Analysis: The right to speedy trial is part of the guarantee of fair, just and reasonable procedure under Article 21, but its application depends on the facts of each case. The Court held that the relevant enquiry is whether the delay, judged on a balancing of all circumstances, has become oppressive or unwarranted. It emphasised that judicially created hard time limits would amount to legislation, which lies beyond judicial power, and would also cut across the settled approach that delay must be assessed case by case. The Court further stated that existing procedural powers under the criminal law and constitutional remedies remain available to deal with oppressive delay.
Conclusion: Rigid judicially fixed time limits for terminating criminal proceedings were held impermissible, and the right to speedy trial must be enforced by case-specific judicial evaluation rather than automatic expiry rules.
Issue (ii): Whether the earlier directions in the Common Cause and Raj Deo Sharma decisions lay down binding law on speedy trial and whether the Constitution Bench ruling in A.R. Antulay continues to hold the field.
Analysis: The Court held that the earlier directions prescribing mandatory time limits for closure of proceedings were inconsistent with the larger Constitution Bench ruling in A.R. Antulay, which had already rejected the advisability and feasibility of any outer time limit for criminal trials. Applying the doctrine that a smaller Bench cannot depart from a larger Bench, the Court reaffirmed that A.R. Antulay states the correct law. The Court also made clear that the earlier time-limit directions cannot operate as hard and fast rules, though the periods mentioned therein may serve only as reminders for judicial consideration of delay in individual cases.
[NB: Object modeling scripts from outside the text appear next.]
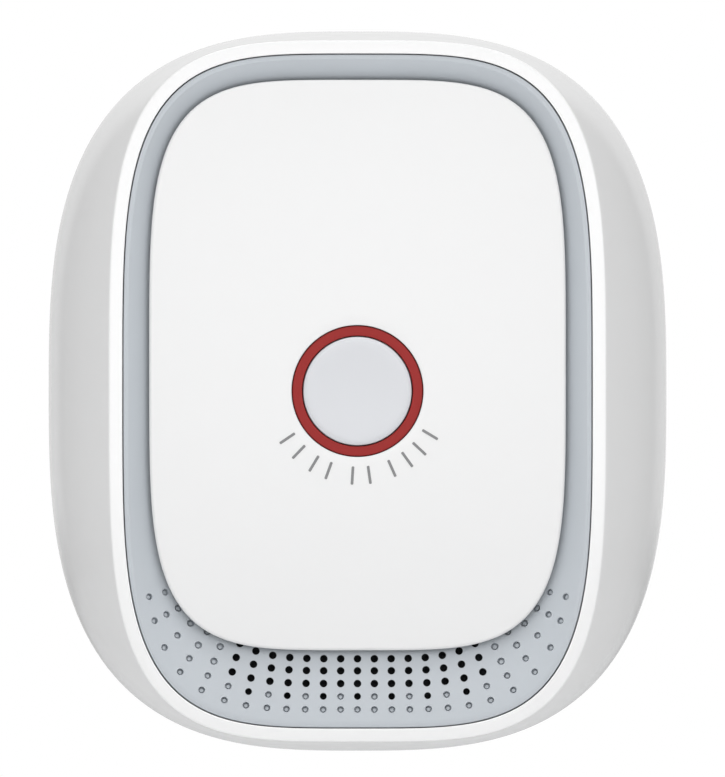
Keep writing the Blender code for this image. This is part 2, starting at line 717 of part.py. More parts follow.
def meet_row(root, normal, inset):
    """Where a column that leaves root along normal meets the row at this inset."""
    half = (OPENING_HALF[0] - inset, OPENING_HALF[1] - inset)
    near, far = -3 * MM, 14 * MM
    for _ in range(30):
        middle = (near + far) / 2
        point = root + normal * middle
        reach = abs(point.x / half[0]) ** GRILLE_ROW_POWER + abs(point.y / half[1]) ** GRILLE_ROW_POWER
        near, far = (middle, far) if reach < 1 else (near, middle)
    return root + normal * near


def drilled_through(column, row):
    """Rows 1 to 3 are drilled in the middle columns, and row 4 in every second one of them."""
    column = abs(column)
    return column <= GRILLE_FULL_COLUMNS and (row <= 3 or (row == 4 and column % 2 == 0))


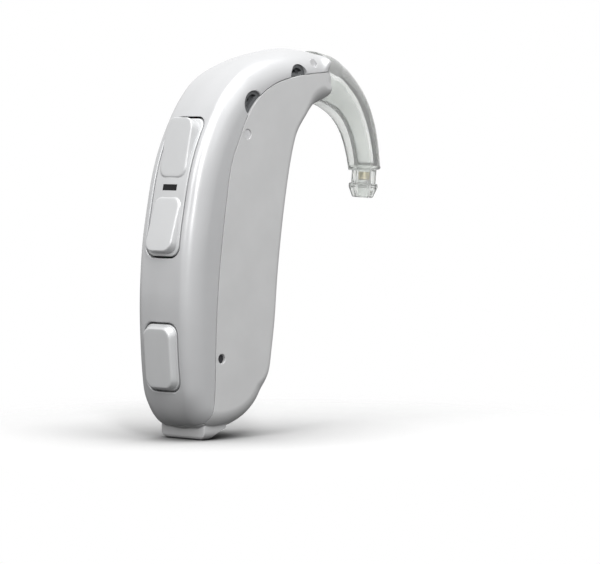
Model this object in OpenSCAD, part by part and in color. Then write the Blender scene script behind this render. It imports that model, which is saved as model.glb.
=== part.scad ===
// Behind the ear hearing aid
// Frame: +Y towards the ear hook, -Y the spine with the buttons, +Z up, X across the case.
// Sizes are in millimetres. The origin is centred under the whole aid, level with the nail grip.

/* [Case] */
// Width of the case across its two flat sides
case_w = 8.6; // [8.4:0.1:9.2]
// Height of the case from its foot to its crown
case_h = 41.85; // [41:0.05:44]
// Depth from the spine to the concave side, at the drawer hinge
case_depth = 14.6; // [14.4:0.1:15.4]
// How far the hook end reaches forward of the concave side
case_overhang = 10.15; // [9.8:0.05:11]
// Wall of both shells
shell_wall = 0.8; // [0.7:0.05:0.85]
// Rounding of the spine corner, measured into the depth
spine_edge_in = 2.8; // [2.4:0.1:3]
// Rounding of the spine corner, measured across the case
spine_edge_across = 1.6; // [1.4:0.1:2]
// Rounding of the corner on the concave side
front_edge = 1.2; // [1:0.1:1.4]
// Rounding of the case around its foot
foot_edge = 2.3; // [2:0.1:2.5]
// Rounding of the hook end, measured across the case
end_edge_across = 3.6; // [3.2:0.1:3.9]
// Crowning of the spine between its two corners
spine_crown = 0.12; // [0.05:0.01:0.2]
// Gap between the two shells along the parting line
parting_gap = 0.06; // [0.04:0.01:0.12]

/* [Ear hook] */
// Height of the hook where it leaves the case
hook_root_h = 5.5; // [5.2:0.1:5.6]
// Width of the hook where it leaves the case
hook_root_w = 7.6; // [7:0.1:7.7]
// Thickness of the hook at its tip
hook_tip_d = 3.6; // [3.4:0.1:4]
// From the end of the case forward to the centre of the tip
hook_reach = 8.75; // [8:0.25:10]
// From the root of the hook down to the tip
hook_drop = 10.65; // [9.65:0.25:12.15]
// Diameter of the nozzle neck
neck_d = 2.86; // [2.6:0.02:3]
// Length of the nozzle neck
neck_l = 1.75; // [1.5:0.05:2.2]
// Largest diameter of the tube barb
barb_d = 3.4; // [3.2:0.05:3.5]
// Diameter of the barb at its open end
barb_end_d = 2.4; // [2.2:0.05:2.6]
// Straight land on the barb
barb_land = 0.4; // [0.3:0.05:0.5]
// Length of the barb's cone
barb_cone_l = 1.15; // [1:0.05:1.4]
// Lean of the nozzle towards the case, in degrees
nozzle_lean = 6; // [4:1:8]
// Sound bore through the nozzle
bore_d = 1.3; // [1.1:0.05:1.5]

/* [Buttons] */
// Width of the rocker's base
rocker_w = 4.8; // [4.6:0.1:5]
// Length of the rocker along the spine
rocker_l = 15; // [14.5:0.1:15.5]
// Width of the two rocker pads
rocker_pad_w = 3.8; // [3.4:0.1:4]
// How far the upper pad stands proud at its outer end
rocker_rise = 1.35; // [1:0.05:1.5]
// How far the lower pad stands proud at its outer end
rocker_low_rise = 0.9; // [0.6:0.05:1]
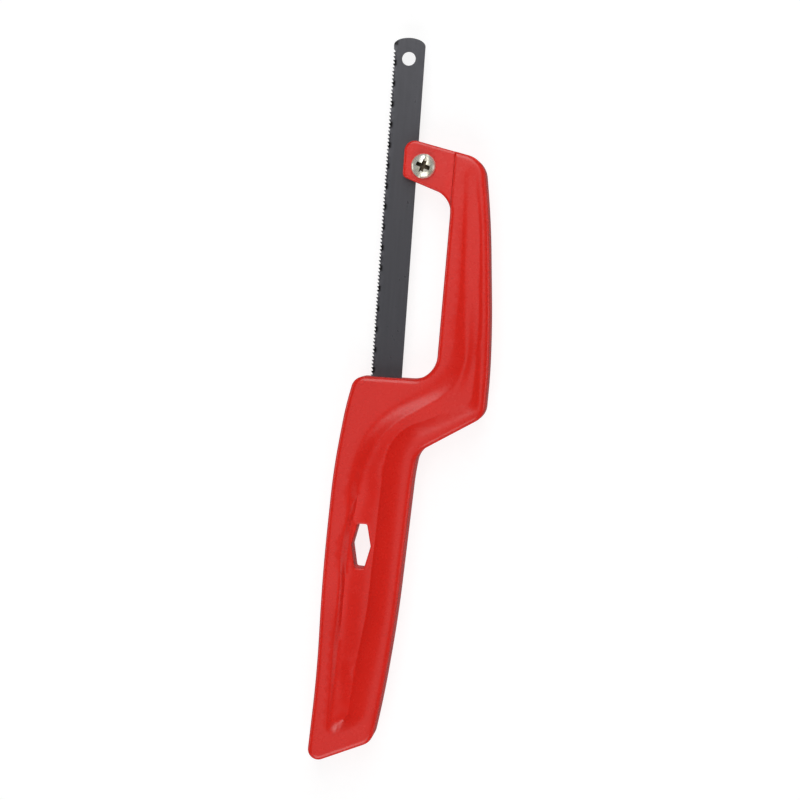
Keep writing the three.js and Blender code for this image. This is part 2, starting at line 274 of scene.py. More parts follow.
def circle(x, y, radius, count=64):
    angles = -np.arange(count) * 2 * math.pi / count
    return np.column_stack([x + radius * np.cos(angles), y + radius * np.sin(angles)])


def inside(points, loop):
    """Whether each point is inside the loop."""
    x, y = points[:, :1], points[:, 1:]
    ax, ay = loop[:, 0], loop[:, 1]
    bx, by = np.roll(ax, -1), np.roll(ay, -1)
    spans = (ay > y) != (by > y)
    rise = np.where(by == ay, 1, by - ay)
    left = x < ax + (y - ay) * (bx - ax) / rise
    return np.count_nonzero(spans & left, axis=1) % 2 == 1


def nearest(points, others):
    """Distance from each point to the nearest of the others."""
    squares = ((points[:, None, :] - others[None, :, :]) ** 2).sum(axis=2)
    return np.sqrt(squares.min(axis=1))


# ---------------------------------------------------------------- surfaces
class Surface:
    """The points and faces of one closed surface, built up from rings of points."""

    def __init__(self):
        self.points = []
        self.faces = []

    def add(self, flat, heights):
        """Adds points and returns their numbers."""
        first = len(self.points)
        heights = np.broadcast_to(heights, len(flat))
        self.points += [(x, y, z) for (x, y), z in zip(flat.tolist(), heights.tolist())]
        return np.arange(first, len(self.points))

    def strip(self, ring, onward):
        """Joins two rings with the same number of points."""
        next_ring, next_onward = np.roll(ring, -1), np.roll(onward, -1)
        quads = np.column_stack([ring, next_ring, next_onward, onward])
        self.faces += quads.tolist()

    def strips(self, rings):
        for ring, onward in zip(rings, rings[1:]):
            self.strip(ring, onward)

    def fan(self, ring, x, y, z):
        """Closes a ring with triangles to one point."""
        centre = len(self.points)
        self.points.append((x, y, z))
        for a, b in zip(ring.tolist(), np.roll(ring, -1).tolist()):
            self.faces.append((a, b, centre))

    def patch(self, outer, holes=(), height=None, spacing=2.0, extra=None):
        """Fills between an outer ring and the rings of any holes with a triangulated grid."""
        numbers = np.concatenate([outer, *holes])
        places = np.array(self.points)
        edge_points = places[numbers, :2]
        free = self.free_points(places, outer, holes, edge_points, spacing, extra)
        if len(free):
            free_heights = height(free)
            numbers = np.concatenate([numbers, self.add(free, free_heights)])
        flat = np.vstack([edge_points, free]) if len(free) else edge_points
        edges = []
        first = 0
        for ring in (outer, *holes):
            count = len(ring)
            edges += [(first + k, first + (k + 1) % count) for k in range(count)]
            first += count
        found = delaunay_2d_cdt([Vector(p) for p in flat], edges, [], 0, 1e-7)
        corners, triangles, sources = found[0], np.array(found[2]), found[3]
        centres = np.array([(p.x, p.y) for p in corners])[triangles].mean(axis=1)
        keep = inside(centres, places[outer, :2])
        for hole in holes:
            keep &= ~inside(centres, places[hole, :2])
        originals = np.array([source[0] for source in sources])
        self.faces += numbers[originals[triangles[keep]]].tolist()

    def free_points(self, places, outer, holes, edge_points, spacing, extra):
        """A grid of points inside the patch, in staggered rows, and any extra points."""
        low, high = places[outer, :2].min(axis=0), places[outer, :2].max(axis=0)
        rows = np.arange(low[1], high[1], spacing * math.sqrt(3) / 2)
        columns = np.arange(low[0], high[0], spacing)
        grid = [(x + (k % 2) * spacing / 2, y) for k, y in enumerate(rows) for x in columns]
        free = np.array(grid)
        margin = np.full(len(free), 0.6 * min(spacing, 1.2))
        if extra is not None:
            free = free[nearest(free, extra) > 0.3]
            free = np.vstack([free, extra])
            margin = np.full(len(free), 0.6 * min(spacing, 1.2))
            margin[-len(extra):] = 0.2
        keep = inside(free, places[outer, :2])
        for hole in holes:
            keep &= ~inside(free, places[hole, :2])
        keep &= nearest(free, edge_points) > margin
        return free[keep]

    def piece(self, name, mirrored=False):
        """The surface as an object in the row frame, with its faces turned outwards."""
        side = -1 if mirrored else 1
        mesh = bpy.data.meshes.new(name)
        scaled = [Vector((x, y, z * side)) * MM + ORIGIN for x, y, z in self.points]
        mesh.from_pydata(scaled, [], self.faces)
        turn_outwards(mesh)
        piece = bpy.data.objects.new(name, mesh)
        bpy.context.scene.collection.objects.link(piece)
        return piece


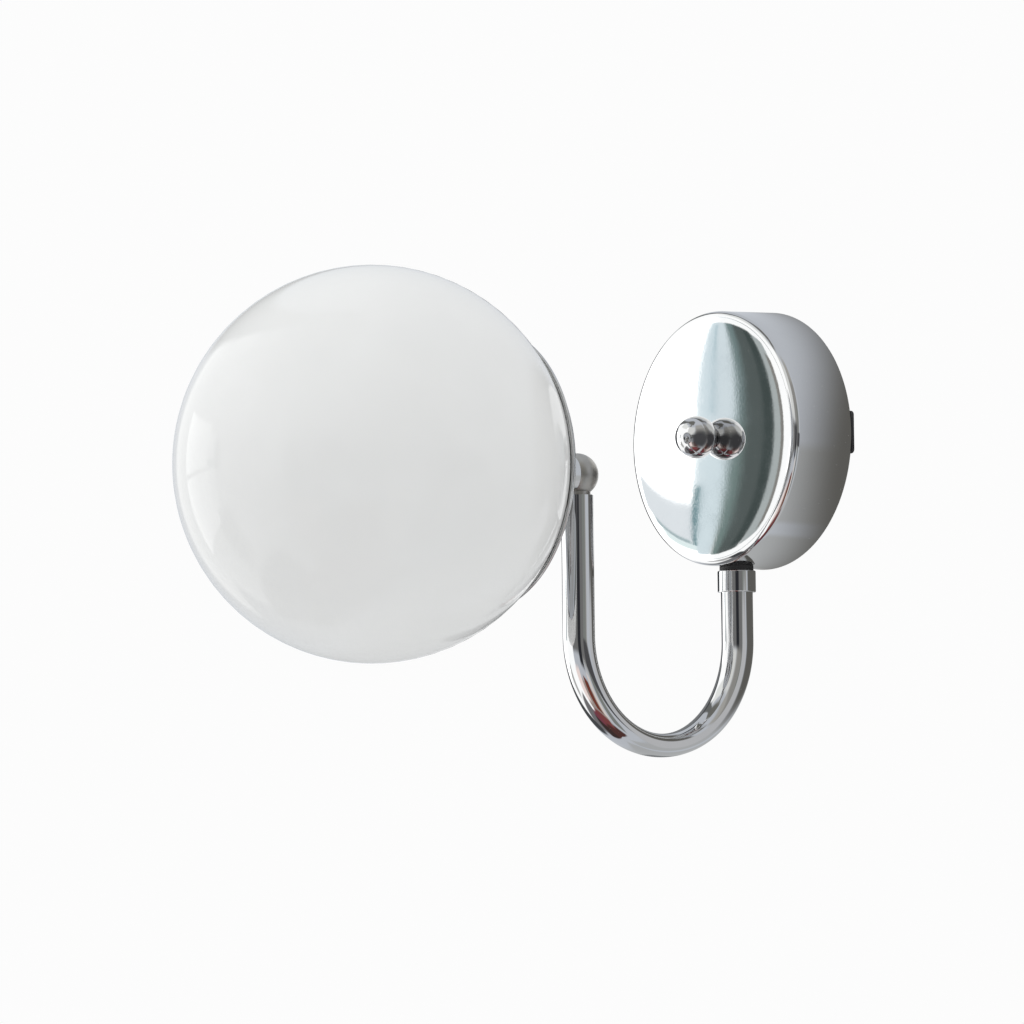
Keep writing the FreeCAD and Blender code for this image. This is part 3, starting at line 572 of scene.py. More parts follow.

Conclusion: The earlier time-limit directions were held not to be good law to the extent they mandated automatic termination, and A.R. Antulay was reaffirmed as the controlling precedent.
Final Conclusion: The appeals succeeded, the impugned High Court orders were set aside, and the matters were required to be reconsidered afresh in accordance with the principles laid down by the Court on speedy trial and delay.
Ratio Decidendi: The right to speedy trial under Article 21 is enforceable through a case-specific balancing approach, but courts cannot, by judicial fiat, prescribe rigid outer time limits that automatically terminate criminal proceedings, because such a rule would amount to impermissible judicial legislation and would conflict with binding larger Bench precedent.